--- STORED ROWS ---
========================================================================
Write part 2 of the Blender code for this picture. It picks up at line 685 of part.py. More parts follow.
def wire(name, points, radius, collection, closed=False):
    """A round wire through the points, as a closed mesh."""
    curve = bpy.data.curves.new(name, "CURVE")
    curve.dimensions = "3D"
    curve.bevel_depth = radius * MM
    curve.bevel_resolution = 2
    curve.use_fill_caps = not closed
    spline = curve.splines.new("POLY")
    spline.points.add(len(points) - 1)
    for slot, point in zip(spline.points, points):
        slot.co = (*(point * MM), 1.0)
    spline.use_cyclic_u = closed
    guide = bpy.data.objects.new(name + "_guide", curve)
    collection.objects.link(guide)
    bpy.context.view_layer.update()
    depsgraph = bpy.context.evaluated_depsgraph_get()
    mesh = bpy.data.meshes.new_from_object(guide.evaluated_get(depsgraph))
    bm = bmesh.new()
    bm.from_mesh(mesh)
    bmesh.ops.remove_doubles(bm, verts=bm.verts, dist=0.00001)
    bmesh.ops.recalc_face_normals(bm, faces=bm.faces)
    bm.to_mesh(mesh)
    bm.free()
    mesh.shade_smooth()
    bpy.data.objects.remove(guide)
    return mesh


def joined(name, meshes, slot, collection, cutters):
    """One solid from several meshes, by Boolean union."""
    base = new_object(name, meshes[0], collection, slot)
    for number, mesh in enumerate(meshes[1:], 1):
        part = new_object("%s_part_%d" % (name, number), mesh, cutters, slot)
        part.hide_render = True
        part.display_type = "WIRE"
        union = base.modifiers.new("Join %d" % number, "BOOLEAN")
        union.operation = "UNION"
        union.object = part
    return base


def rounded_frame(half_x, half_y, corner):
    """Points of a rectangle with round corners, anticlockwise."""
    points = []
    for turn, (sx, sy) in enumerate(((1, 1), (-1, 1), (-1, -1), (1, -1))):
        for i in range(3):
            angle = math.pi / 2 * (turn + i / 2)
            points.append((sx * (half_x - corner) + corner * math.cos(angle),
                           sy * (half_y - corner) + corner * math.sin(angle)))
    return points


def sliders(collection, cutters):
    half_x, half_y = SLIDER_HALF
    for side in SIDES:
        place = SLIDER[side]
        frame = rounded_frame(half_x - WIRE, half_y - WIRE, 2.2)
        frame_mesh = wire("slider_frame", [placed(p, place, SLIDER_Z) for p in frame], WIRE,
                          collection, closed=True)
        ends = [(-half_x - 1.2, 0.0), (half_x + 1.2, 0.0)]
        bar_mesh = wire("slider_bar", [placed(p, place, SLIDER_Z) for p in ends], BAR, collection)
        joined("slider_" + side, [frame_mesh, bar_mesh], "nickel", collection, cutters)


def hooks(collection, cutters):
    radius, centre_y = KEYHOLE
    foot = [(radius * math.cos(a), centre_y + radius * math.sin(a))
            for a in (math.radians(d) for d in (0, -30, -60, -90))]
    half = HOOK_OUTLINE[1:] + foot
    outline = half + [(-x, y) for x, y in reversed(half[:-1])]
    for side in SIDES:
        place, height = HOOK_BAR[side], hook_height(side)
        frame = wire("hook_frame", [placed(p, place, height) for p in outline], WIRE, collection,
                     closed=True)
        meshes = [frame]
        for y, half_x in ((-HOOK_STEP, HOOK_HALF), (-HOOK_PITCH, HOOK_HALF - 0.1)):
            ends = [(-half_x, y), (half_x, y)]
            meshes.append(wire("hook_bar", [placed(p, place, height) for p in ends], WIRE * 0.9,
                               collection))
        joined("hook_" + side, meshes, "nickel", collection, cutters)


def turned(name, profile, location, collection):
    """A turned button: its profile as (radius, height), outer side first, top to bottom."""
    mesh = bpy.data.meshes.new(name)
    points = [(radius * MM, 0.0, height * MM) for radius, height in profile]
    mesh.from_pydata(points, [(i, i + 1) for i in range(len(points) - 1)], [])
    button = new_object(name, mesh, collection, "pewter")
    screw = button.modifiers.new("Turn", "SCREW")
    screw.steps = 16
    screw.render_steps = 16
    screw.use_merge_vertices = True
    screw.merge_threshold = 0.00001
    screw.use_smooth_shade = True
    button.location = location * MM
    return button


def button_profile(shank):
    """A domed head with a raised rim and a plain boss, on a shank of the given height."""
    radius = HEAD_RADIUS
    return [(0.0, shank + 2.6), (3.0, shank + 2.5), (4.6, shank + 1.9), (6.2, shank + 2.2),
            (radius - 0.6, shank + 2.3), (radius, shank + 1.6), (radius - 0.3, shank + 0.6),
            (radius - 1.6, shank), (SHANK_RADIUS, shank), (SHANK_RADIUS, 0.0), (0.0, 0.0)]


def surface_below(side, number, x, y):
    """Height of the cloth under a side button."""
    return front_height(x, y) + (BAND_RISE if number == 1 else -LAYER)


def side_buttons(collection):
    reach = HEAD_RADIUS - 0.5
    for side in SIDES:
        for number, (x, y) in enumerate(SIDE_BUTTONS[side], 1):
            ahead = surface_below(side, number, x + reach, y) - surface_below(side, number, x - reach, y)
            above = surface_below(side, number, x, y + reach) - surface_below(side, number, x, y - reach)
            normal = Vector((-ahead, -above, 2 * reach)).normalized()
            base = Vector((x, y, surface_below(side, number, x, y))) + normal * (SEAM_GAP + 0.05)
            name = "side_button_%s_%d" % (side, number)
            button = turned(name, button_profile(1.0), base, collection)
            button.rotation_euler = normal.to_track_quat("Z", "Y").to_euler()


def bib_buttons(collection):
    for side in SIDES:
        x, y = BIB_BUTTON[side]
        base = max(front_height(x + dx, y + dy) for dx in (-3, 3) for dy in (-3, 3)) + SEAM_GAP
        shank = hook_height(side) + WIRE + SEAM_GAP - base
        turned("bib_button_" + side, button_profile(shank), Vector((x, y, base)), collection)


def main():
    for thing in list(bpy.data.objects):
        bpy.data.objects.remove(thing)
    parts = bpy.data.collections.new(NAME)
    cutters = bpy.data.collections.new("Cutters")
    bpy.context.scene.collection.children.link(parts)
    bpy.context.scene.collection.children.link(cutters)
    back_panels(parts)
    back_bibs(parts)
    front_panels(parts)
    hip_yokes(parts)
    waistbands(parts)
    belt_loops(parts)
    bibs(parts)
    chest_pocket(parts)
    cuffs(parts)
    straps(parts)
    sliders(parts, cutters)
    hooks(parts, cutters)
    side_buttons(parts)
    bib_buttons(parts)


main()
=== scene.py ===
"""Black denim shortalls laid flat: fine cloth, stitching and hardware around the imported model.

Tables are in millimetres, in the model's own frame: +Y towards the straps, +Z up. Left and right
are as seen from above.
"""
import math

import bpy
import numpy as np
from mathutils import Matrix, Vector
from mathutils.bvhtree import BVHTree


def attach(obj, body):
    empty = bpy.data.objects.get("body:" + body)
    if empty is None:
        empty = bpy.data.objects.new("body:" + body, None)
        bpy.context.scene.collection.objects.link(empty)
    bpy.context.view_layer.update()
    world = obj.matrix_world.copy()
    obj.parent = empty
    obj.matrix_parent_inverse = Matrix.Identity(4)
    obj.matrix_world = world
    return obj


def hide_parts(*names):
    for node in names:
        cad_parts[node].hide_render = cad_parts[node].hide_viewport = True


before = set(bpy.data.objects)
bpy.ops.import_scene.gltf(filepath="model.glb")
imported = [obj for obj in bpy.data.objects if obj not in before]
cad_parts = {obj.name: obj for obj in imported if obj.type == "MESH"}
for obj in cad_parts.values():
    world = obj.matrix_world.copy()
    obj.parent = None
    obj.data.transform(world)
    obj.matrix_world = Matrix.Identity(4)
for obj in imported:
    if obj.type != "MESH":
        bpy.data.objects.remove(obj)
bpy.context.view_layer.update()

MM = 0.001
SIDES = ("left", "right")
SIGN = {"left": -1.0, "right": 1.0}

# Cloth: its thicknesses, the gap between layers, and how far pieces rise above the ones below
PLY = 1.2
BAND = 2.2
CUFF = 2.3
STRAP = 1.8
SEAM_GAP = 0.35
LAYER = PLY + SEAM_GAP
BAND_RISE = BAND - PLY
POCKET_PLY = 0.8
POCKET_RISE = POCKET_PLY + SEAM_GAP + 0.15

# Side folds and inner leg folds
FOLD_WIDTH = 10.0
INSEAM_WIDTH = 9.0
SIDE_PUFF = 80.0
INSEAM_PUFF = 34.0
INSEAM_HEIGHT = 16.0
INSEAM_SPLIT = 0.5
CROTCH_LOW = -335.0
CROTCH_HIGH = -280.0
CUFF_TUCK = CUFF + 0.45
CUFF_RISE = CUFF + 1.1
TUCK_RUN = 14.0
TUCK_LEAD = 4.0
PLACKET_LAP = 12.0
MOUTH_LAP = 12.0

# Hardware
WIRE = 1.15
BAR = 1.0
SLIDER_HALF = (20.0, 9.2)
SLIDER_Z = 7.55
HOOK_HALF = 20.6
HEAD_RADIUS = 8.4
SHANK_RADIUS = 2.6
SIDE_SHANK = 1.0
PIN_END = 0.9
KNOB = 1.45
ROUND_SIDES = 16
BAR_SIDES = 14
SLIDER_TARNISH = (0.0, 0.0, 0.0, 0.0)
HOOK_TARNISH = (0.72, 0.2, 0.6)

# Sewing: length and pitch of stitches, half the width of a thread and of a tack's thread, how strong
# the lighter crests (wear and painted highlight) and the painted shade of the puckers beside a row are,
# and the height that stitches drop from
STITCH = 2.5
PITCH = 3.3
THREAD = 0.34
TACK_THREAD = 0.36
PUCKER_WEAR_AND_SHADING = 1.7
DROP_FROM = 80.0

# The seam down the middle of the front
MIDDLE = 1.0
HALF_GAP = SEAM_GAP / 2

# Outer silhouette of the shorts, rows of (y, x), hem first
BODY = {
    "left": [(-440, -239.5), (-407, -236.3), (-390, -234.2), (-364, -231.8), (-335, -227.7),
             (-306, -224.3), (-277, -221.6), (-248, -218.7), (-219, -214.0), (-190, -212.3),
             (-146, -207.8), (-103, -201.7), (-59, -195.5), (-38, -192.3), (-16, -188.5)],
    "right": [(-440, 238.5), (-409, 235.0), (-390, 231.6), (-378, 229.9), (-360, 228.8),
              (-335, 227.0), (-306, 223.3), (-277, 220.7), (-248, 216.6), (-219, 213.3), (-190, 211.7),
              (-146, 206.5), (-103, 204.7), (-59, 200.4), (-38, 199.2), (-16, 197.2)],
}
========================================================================
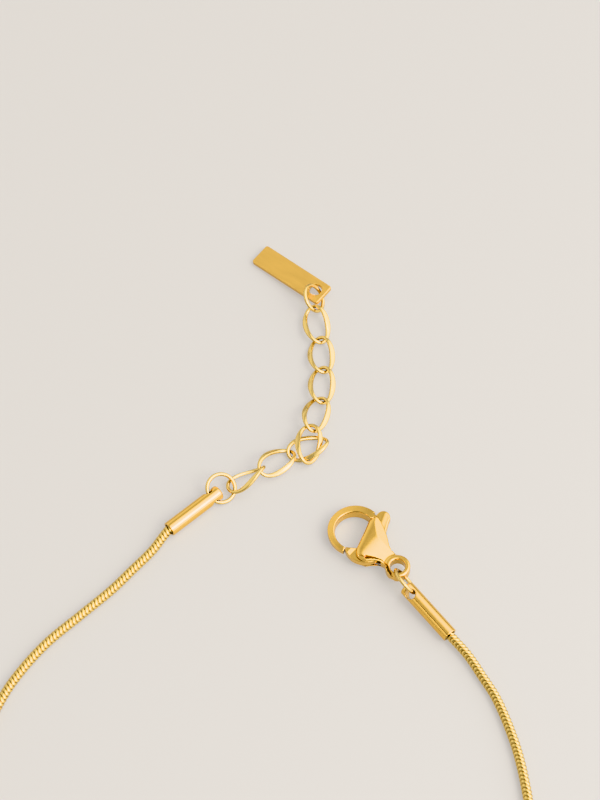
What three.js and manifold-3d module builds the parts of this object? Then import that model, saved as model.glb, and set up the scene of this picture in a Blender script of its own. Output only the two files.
========================================================================
Above are the entries. Quote exactly the lines from the one bearing "bpy.context.scene.collection.children.link(parts)" through the one bearing "import math".

--- TASK OUTPUT ---
    bpy.context.scene.collection.children.link(parts)
    bpy.context.scene.collection.children.link(cutters)
    back_panels(parts)
    back_bibs(parts)
    front_panels(parts)
    hip_yokes(parts)
    waistbands(parts)
    belt_loops(parts)
    bibs(parts)
    chest_pocket(parts)
    cuffs(parts)
    straps(parts)
    sliders(parts, cutters)
    hooks(parts, cutters)
    side_buttons(parts)
    bib_buttons(parts)


main()
=== scene.py ===
"""Black denim shortalls laid flat: fine cloth, stitching and hardware around the imported model.

Tables are in millimetres, in the model's own frame: +Y towards the straps, +Z up. Left and right
are as seen from above.
"""
import math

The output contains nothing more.